- Year round activities abound in the Bitterroot Mountains.
- Kootenai Canyon and Blodgett Canyon are home to some of the most awesome climbing routes in the west.
- Just a day hike away from Missoula.
- The Bitterroot Mountains are named after Montana's state flower; a small, pretty, pink flower.
The impressive Bitterroot Mountains may be the most famous of the grandeur Bitterroot Range. Creating the border between Montana and the Idaho panhandle, the Bitterroot Mountains encompass nearly 5,000 square miles.
These granite mountains with multiple peaks over 9,000 ft tower over the valley below. Trapper Peak dwarfs other peaks at 10,157 ft. Alongside these peaks and dipping into the valleys live a variety of game including mountain lions, elk and bighorn sheep.
Just down the road from Missoula, the Bitterroot Mountains may have amazing peaks, big game, and plant biodiversity but the sheer untamed nature of these mountains create an awe that lead you back again and again.
Just outside of Missoula down Hwy 93, the Bitterroot Mountains are the city dwellers playground.
The Bitterroot National Forest lies within parts of the Bitterroot Mountains. For on the fly hiking, drive down Hwy 93 and look forthe brown forest service access signs on the side of the road.
For information, maps, and details about regulations contact the Bitterroot National Forest: (406) 363-7100.
The Bitterroot Mountains offer adventure no matter what the season. In spring, summer and fall the 1,500 miles of trail are perfect for hiking, biking, horseback riding, and even rock climbing. Come winter, outdoor adventurers bundle up for winter sports.
Peak baggers delight as the Bitterroots have some amazing summit hikes. The peaks from Lolo and Lost Trail Passes will keep you busy for years. For shorter day hikes, the two hikes listed below should get you started.
- Baker Lake Trail: This trail is a bit steep and rough, but at only one mile it's all over before you realize your tired. Although a bit small, Baker Lake provides a scenic spot for lunch. From Missoula, head south on Hwy 93 past Darby and take a right on West Fork Road. Turn right at Baker Lake Road, and hang right for the next to two forks. The trailhead is up ahead with limited parking.
- Bear Creek Trail: Moderate climb and only 1.5 miles to the waterfall makes this a fairly popular trail. Most folks stop at the waterfall for a bit of lunch and fishing. If you want to go further, trails fork north and south from the Creek, but pay attention as they are sometimes hard to follow. Barely 45 minutes away, this is a great hike from Missoula. Take Hwy 93 south just past Victor, take a right on Bear Creek Road and then a right on Red Crow Road. Continue for a mile till junction and take a left, 3 miles to Bear Creek trailhead.
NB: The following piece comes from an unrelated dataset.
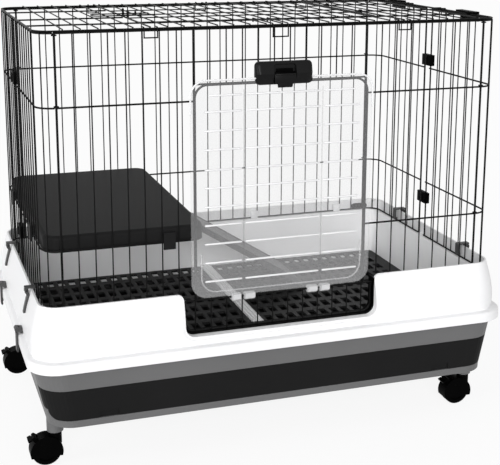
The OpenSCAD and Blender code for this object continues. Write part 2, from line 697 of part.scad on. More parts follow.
module rim_stem() {
    zs = [for (p = skin_pts) if (p[1] > foot_z + 11 && p[1] < lip_z - 3) p[1]];
    low = foot_z + 11;
    top = lip_z - 8;
    levels = concat([top], [for (z = zs) if (z < top) z], [low]);
    difference() {
        union() {
            slab(12) polygon(concat([for (z = levels) [skin(z), z]],
                [for (k = [len(levels) - 1:-1:0]) [skin(levels[k]) + 4, levels[k]]]));
            for (s = [-1, 1]) translate([0, s * 4.6, 0]) {
                translate([piv_u, 0, piv_z]) rotate([90, 0, 0]) cylinder(r = 3.2, h = 2.8, center = true);
                slab(2.8) polygon([[skin(top), top], [skin(top) + 4, top], [piv_u + 3.1, piv_z], [piv_u, piv_z],
                    [piv_u - 3.1, piv_z]]);
            }
        }
        translate([piv_u, 0, piv_z]) rotate([90, 0, 0]) cylinder(r = pin_r + run_fit, h = 20, center = true);
    }
}
module rim_clip_stems() color(dark_grey) {
    for (sx = [-1, 1]) for (y = clip_ys) at_side(sx, y) rim_stem();
}
// hook that swings up and over the lip; its toe holds the bottom wire down
module rim_clip() color(dark_grey) {
    leg_u = -lip_gap - hz_in - wire_h / 2 - pass_gap;
    roof = piv_z + 3.2 + pass_gap;
    translate([piv_u, 0, piv_z]) rotate([90, 0, 0]) {
        cylinder(r = 3.2, h = 5.8, center = true);
        cylinder(r = pin_r, h = 12, center = true);
    }
    slab(5.8) polygon([[piv_u - 2.5, piv_z + 1], [piv_u + 3, piv_z + 1], [piv_u + 3, roof + 2.5],
        [piv_u - 2.5, roof + 2.5]]);
    slab(10) polygon([[piv_u + 3, roof], [piv_u + 3, roof + 2.5], [leg_u - 1, roof + 2.5], [leg_u - 2.5, roof + 1],
        [leg_u - 2.5, bot_end + 3.4], [leg_u + 3, bot_end + 3.4], [leg_u + 3, bot_end + 5.4],
        [leg_u, bot_end + 5.4], [leg_u, roof]]);
}
module rim_clip_fl() at_side(-1, clip_ys[0]) rim_clip();
module rim_clip_fr() at_side(1, clip_ys[0]) rim_clip();
module rim_clip_bl() at_side(-1, clip_ys[1]) rim_clip();
module rim_clip_br() at_side(1, clip_ys[1]) rim_clip();

ring_u = ring_w / 2 - lip_hw;
lat_u = ring_u + pass_gap;
lat_piv = [lat_u + 1.5, ring_top + 8];
module base_latch_pivot() {
    top = lip_z - (lip_z - foot_z) * (steps - 1) / steps;
    difference() {
        union() {
        for (s = [-1, 1]) translate([0, s * 5.5, 0]) {
            translate([lat_piv[0], 0, lat_piv[1]]) rotate([90, 0, 0]) cylinder(r = 3.4, h = 3, center = true);
            slab(3) polygon([[skin(top), top], [skin(foot_z + 2), foot_z + 2], [lat_piv[0], foot_z + 4.7],
                [lat_piv[0], lat_piv[1] + 3.3]]);
        }
        slab(14) polygon([[skin(top), top], [skin(foot_z + 2), foot_z + 2], [flare + 4.5, foot_z + 2],
            [flare + 4.5, top]]);
        }
        translate([lat_piv[0], 0, lat_piv[1]]) rotate([90, 0, 0])
            cylinder(r = pin_r + run_fit, h = 20, center = true);
    }
}
module base_latch_pivots() color(dark_grey) {
    for (sx = [-1, 1]) for (y = latch_ys) at_side(sx, y) base_latch_pivot();
}
// lever that turns out; its nib reaches in under the ring
module base_latch() color(dark_grey) {
    translate([lat_piv[0], 0, lat_piv[1]]) rotate([90, 0, 0]) {
        cylinder(r = 3.4, h = 7.4, center = true);
        cylinder(r = pin_r, h = 14, center = true);
    }
    slab(7.4) polygon([[lat_u, ring_top + 2], [lat_u + 3, ring_top + 2], [lat_u + 4.6, lat_piv[1]],
        [lat_u + 0.1, lat_piv[1]]]);
    slab(14) polygon([[lat_u, ring_z - 0.3], [lat_u, ring_top + 3], [lat_u + 3, ring_top + 3],
        [lat_u + 3, ring_z - 12], [lat_u + 1, ring_z - 14], [lat_u - 0.5, ring_z - 12],
        [lat_u - 0.5, ring_z - 6], [lat_u - 5, ring_z - 3], [lat_u - 5, ring_z - 0.3]]);
}
module base_latch_fl() at_side(-1, latch_ys[0]) base_latch();
module base_latch_fr() at_side(1, latch_ys[0]) base_latch();
module base_latch_bl() at_side(-1, latch_ys[1]) base_latch();
module base_latch_br() at_side(1, latch_ys[1]) base_latch();

// ---- platform and ramp ----
plat_y0 = -hd + hz_in + wire_h / 2 + 2;
plat_w = plat_x1 - plat_x0;
plat_d = plat_y1 - plat_y0;
plat_bot = plat_z - plat_h;
wire_top = lower_z + wire_h / 2;
ramp_px = plat_x1 + 6;
pivot_r = 3;
// hook from the platform's skirt over the lower wire, w wide, skirt at y = 0, wire towards -Y
module wire_hook(w, gap) {
    slab_y = gap + wire_h + pass_gap;
    translate([-w / 2, -slab_y - 3, wire_top]) cube([w, slab_y + 4, 13]);
    translate([-w / 2, -slab_y - 3, wire_top - 13]) cube([w, 3, 14]);
}
module platform() color(black) {
    ym = (plat_y0 + plat_y1) / 2;
    xm = (plat_x0 + plat_x1) / 2;
    translate([xm, ym, plat_bot]) sweep(plat_w / 2, plat_d / 2, plat_r)
        polygon([[-2.5, 0], [0, 0], [0, plat_h - 6], [-0.8, plat_h - 3], [-3, plat_h - 0.8], [-6, plat_h],
            [-13, plat_h], [-13, plat_h - 3], [-6, plat_h - 3], [-2.5, plat_h - 6.5]]);
    translate([xm, ym, plat_z - 3]) linear_extrude(height = 3) round_rect(plat_w - 24, plat_d - 24, plat_r - 12);
    translate([-7 * pitch - 1.7, plat_y0, 0]) wire_hook(18.6, plat_y0 + hd - hz_in - wire_h / 2);
    for (y = [joint_f - 4.5 * pitch, joint_b + 3.5 * pitch]) translate([plat_x0, y, 0]) rotate(-90)
        wire_hook(18.6, plat_x0 + hw - hz_in - wire_h / 2);
    // lugs for the ramp's pivot
    for (y = [ramp_y0 - pass_gap - 4, ramp_y0 + ramp_w + pass_gap + 4]) difference() {
        union() {
            translate([ramp_px, y, ramp_pz]) rotate([90, 0, 0]) cylinder(r = 6, h = 8, center = true);
            translate([plat_x1 - 1, y - 4, ramp_pz]) cube([7, 8, plat_bot + 12 - ramp_pz]);
        }
        translate([ramp_px, y, ramp_pz]) rotate([90, 0, 0])
            cylinder(r = pivot_r + run_fit, h = 10, center = true);
    }
}

// slope such that the ramp's end rests on the floor
ramp_len = 301;
ramp_fall = asin((ramp_pz - floor_z - pass_gap - ramp_t / 2 * 0.845) / ramp_len);
module ramp() color(dark_grey) {
    translate([ramp_px, ramp_y0 + ramp_w / 2, ramp_pz]) rotate([0, ramp_fall, 0]) {
        rotate([90, 0, 0]) cylinder(d = ramp_t, h = ramp_w, center = true);
        rotate([90, 0, 0]) cylinder(r = pivot_r, h = ramp_w + 16, center = true);
        for (s = [-1, 1]) translate([0, s * (ramp_w / 2 - 1.5) - 1.5, -ramp_t / 2]) cube([ramp_len, 3, ramp_t]);
        translate([0, -ramp_w / 2, ramp_t / 2 - 4]) cube([ramp_len, ramp_w, 3]);
        for (k = [1:6]) translate([k * ramp_len / 6 - 3, -ramp_w / 2, -ramp_t / 2]) cube([3, ramp_w, ramp_t - 1]);
    }
}

// ---- casters ----
hood_r = wheel_r + 2.5;
hood_w = wheel_w + 7;
boss_top = sock_z - 2.5;
ped = [-trail - 18.2, wheel_r + 23.1];
module caster_hood() color(black) difference() {
    union() {
        intersection() {
            translate([-trail, 0, wheel_r]) rotate([90, 0, 0]) cylinder(r = hood_r, h = hood_w, center = true);
            translate([-60, -20, 15]) cube([80, 40, 60]);
        }
        translate([0, 0, wheel_r + 10]) cylinder(r = 10, h = boss_top - wheel_r - 10);
        translate([-trail, 0, wheel_r]) rotate([90, 0, 0]) cylinder(r = 8, h = hood_w, center = true);
        for (s = [-1, 1]) translate([ped[0], s * 7.2, ped[1]]) rotate([90, 0, 0]) hull() {
            cylinder(r = 3.4, h = 3, center = true);
            translate([8, -7, 0]) cylinder(r = 4, h = 3, center = true);
        }
    }
    translate([-trail, 0, wheel_r]) rotate([90, 0, 0]) {
        cylinder(r = wheel_r + 1, h = wheel_w + 1.6, center = true);
        cylinder(r = axle_r + run_fit, h = 60, center = true);
    }
    translate([0, 0, wheel_r + 10]) cylinder(r = stem_r + run_fit, h = 60);
    translate([ped[0], 0, ped[1]]) rotate([90, 0, 0]) cylinder(r = pin_r + run_fit, h = 30, center = true);
}
module caster_stem() color(grey) {
    translate([0, 0, wheel_r + 22]) cylinder(r = stem_r, h = sock_z + 21 - wheel_r - 22);
    translate([0, 0, boss_top]) cylinder(r = 8, h = sock_z - pass_gap - boss_top);
}
module caster_axle() color(grey) translate([-trail, 0, wheel_r]) rotate([90, 0, 0])
    cylinder(r = axle_r, h = hood_w, center = true);
module caster_wheel() color(black) translate([-trail, 0, wheel_r]) rotate([90, 0, 0]) difference() {
    rotate_extrude() {
        w = wheel_w / 2;
        polygon([[0, -w], [8, -w], [9, -w + 2], [15, -w + 2], [16, -w], [wheel_r - 1.5, -w],
            [wheel_r, -w + 1.5], [wheel_r, w - 1.5], [wheel_r - 1.5, w], [16, w], [15, w - 2], [9, w - 2],
            [8, w], [0, w]]);
    }
    cylinder(r = axle_r + run_fit, h = 60, center = true);
}
module caster_brake() color(black) translate([ped[0], 0, ped[1]]) {
    rotate([90, 0, 0]) cylinder(r = 3.2, h = 10.8, center = true);
    rotate([90, 0, 0]) cylinder(r = pin_r, h = 17, center = true);
    rotate([0, -22, 0]) translate([-10.3, -9, -1.2]) cube([6.2, 18, 2.8]);
    rotate([0, -22, 0]) translate([-5, -5.2, -1.2]) cube([5, 10.4, 2.8]);
}
module at_caster(x, y) { translate([x * caster_x, y * caster_y, 0]) children(); }
module caster_fl_hood() at_caster(-1, -1) caster_hood();
module caster_fl_stem() at_caster(-1, -1) caster_stem();
module caster_fl_axle() at_caster(-1, -1) caster_axle();
module caster_fl_wheel() at_caster(-1, -1) caster_wheel();
module caster_fl_brake() at_caster(-1, -1) caster_brake();
module caster_fr_hood() at_caster(1, -1) caster_hood();
module caster_fr_stem() at_caster(1, -1) caster_stem();
module caster_fr_axle() at_caster(1, -1) caster_axle();
module caster_fr_wheel() at_caster(1, -1) caster_wheel();
module caster_fr_brake() at_caster(1, -1) caster_brake();
module caster_bl_hood() at_caster(-1, 1) caster_hood();
module caster_bl_stem() at_caster(-1, 1) caster_stem();
module caster_bl_axle() at_caster(-1, 1) caster_axle();
module caster_bl_wheel() at_caster(-1, 1) caster_wheel();
module caster_bl_brake() at_caster(-1, 1) caster_brake();
module caster_br_hood() at_caster(1, 1) caster_hood();
module caster_br_stem() at_caster(1, 1) caster_stem();
module caster_br_axle() at_caster(1, 1) caster_axle();
module caster_br_wheel() at_caster(1, 1) caster_wheel();
module caster_br_brake() at_caster(1, 1) caster_brake();

front_panel();
back_panel();
corner_panel_fl();
corner_panel_fr();
corner_panel_bl();
corner_panel_br();
top_panel();
top_door();
top_front_latch();
top_slide_bolt();
top_edge_clips();
side_clip_lu();
side_clip_ll();
side_clip_ru();
side_clip_rl();
door_panel();
door_hinges();
latch_body();
latch_button();
tub();
floor_grid_left();
floor_grid_right();
floor_divider();
ring();
base();
drawer_front();
drawer_pan();
rim_clip_stems();
rim_clip_fl();
rim_clip_fr();
rim_clip_bl();
rim_clip_br();
base_latch_pivots();
base_latch_fl();
base_latch_fr();
base_latch_bl();
base_latch_br();
platform();
ramp();
caster_fl_hood();
caster_fl_stem();
caster_fl_axle();
caster_fl_wheel();
caster_fl_brake();
caster_fr_hood();
caster_fr_stem();
caster_fr_axle();
caster_fr_wheel();
caster_fr_brake();
caster_bl_hood();
caster_bl_stem();
caster_bl_axle();
caster_bl_wheel();
caster_bl_brake();
caster_br_hood();
caster_br_stem();
caster_br_axle();
caster_br_wheel();
caster_br_brake();
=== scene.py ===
"""Looks of a wire ferret cage: camera, light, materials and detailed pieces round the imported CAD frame."""

import math

import bmesh
import bpy
from mathutils import Matrix, Vector


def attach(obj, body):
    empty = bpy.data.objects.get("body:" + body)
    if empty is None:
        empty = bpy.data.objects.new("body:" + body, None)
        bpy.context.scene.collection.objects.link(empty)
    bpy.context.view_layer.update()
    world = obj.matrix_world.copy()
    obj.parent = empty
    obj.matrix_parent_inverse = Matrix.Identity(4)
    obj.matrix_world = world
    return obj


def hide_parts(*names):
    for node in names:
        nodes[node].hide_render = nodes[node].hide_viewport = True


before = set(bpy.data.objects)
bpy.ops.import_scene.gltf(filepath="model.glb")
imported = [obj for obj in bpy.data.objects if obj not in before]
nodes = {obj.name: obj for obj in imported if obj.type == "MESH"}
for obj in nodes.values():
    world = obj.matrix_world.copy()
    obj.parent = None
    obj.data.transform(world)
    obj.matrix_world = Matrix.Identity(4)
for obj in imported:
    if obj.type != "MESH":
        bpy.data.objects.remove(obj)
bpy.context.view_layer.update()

# ---- camera, fitted to the shell's wires; metres and radians ----
IMAGE_W = 500
FOCAL_PX = 1096.7
SENSOR_MM = 36
YAW, PITCH, ROLL = 0.32339, 0.21631, 0.00242
EYE = (-0.5715, -1.7764, 0.8306)
SHIFT_Y = -0.145
NEAR, FAR = 0.05, 200

cam_data = bpy.data.cameras.new("camera")
cam_data.sensor_fit = "AUTO"
cam_data.sensor_width = SENSOR_MM
cam_data.lens = FOCAL_PX / IMAGE_W * SENSOR_MM
cam_data.shift_y = SHIFT_Y
cam_data.clip_start, cam_data.clip_end = NEAR, FAR
cam = bpy.data.objects.new("camera", cam_data)
bpy.context.scene.collection.objects.link(cam)
cam.matrix_world = (
    Matrix.Translation(EYE)
    @ Matrix.Rotation(-YAW, 4, "Z")
    @ Matrix.Rotation(math.pi / 2 - PITCH, 4, "X")
    @ Matrix.Rotation(ROLL, 4, "Z")
)
bpy.context.scene.camera = cam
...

Three biking trails are available in the Bitterroot Mountains. Part of the mountain range falls under the Selway-Bitterroot Wilderness area, which means no bikes are allowed. Check out the wilderness area boundaries before cycling your way into a fine.
An abundance of trout filled mountain streams and alpine lakes dot the Bitterroot Mountains. If your back cast keeps getting stuck in the trees, drop into the Bitterroot River, found in the Bitterroot Valley just east of the mountains. No matter where you decide to fish, make sure to get a permit; found at local fly shops or with the Montana Department of Fish, Wildlife, and Parks.
For a chance to get deep into the mountains, saddle up and start riding. The steep nature of some of the trails may cause slight problems but over all you should be fine. If you are packing in for a couple of days, remember to use weed-seed-free feed. A mandatory practice if you cross into parts of the Selway-Bitterroot Wilderness Area.
Amazing granite slabs await your ascent. Kootenai Canyon holds multiple pitches for trad, sport, and toprope climbs, with multi-pitch leading to amazing views in Blodgett Canyon. If you don't feel like hauling all your gear in, check out the bouldering at Lost Horse.
This secluded mountain wilderness is home to an abundance of big game. Hunters check with the Montana Department of Fish, Wildlife, and Parks for specific seasons, regulations, and permit information.
Cross-country Skiing/Snow Shoeing
The Bitterroot Mountains aren't just for summertime enjoyment. Strap on your snowshoes or cross-country skiis and blaze your own trail through the snow. Bring a thermos of hot chocolate and take a minute to enjoy the beauty of the mountains under a blanket of snow cover.
- The area draws it's name from Montana's state flower, Bitterroot, which is a small pink flower.
- If your around in July, huckleberry patches should be ripe for the picking.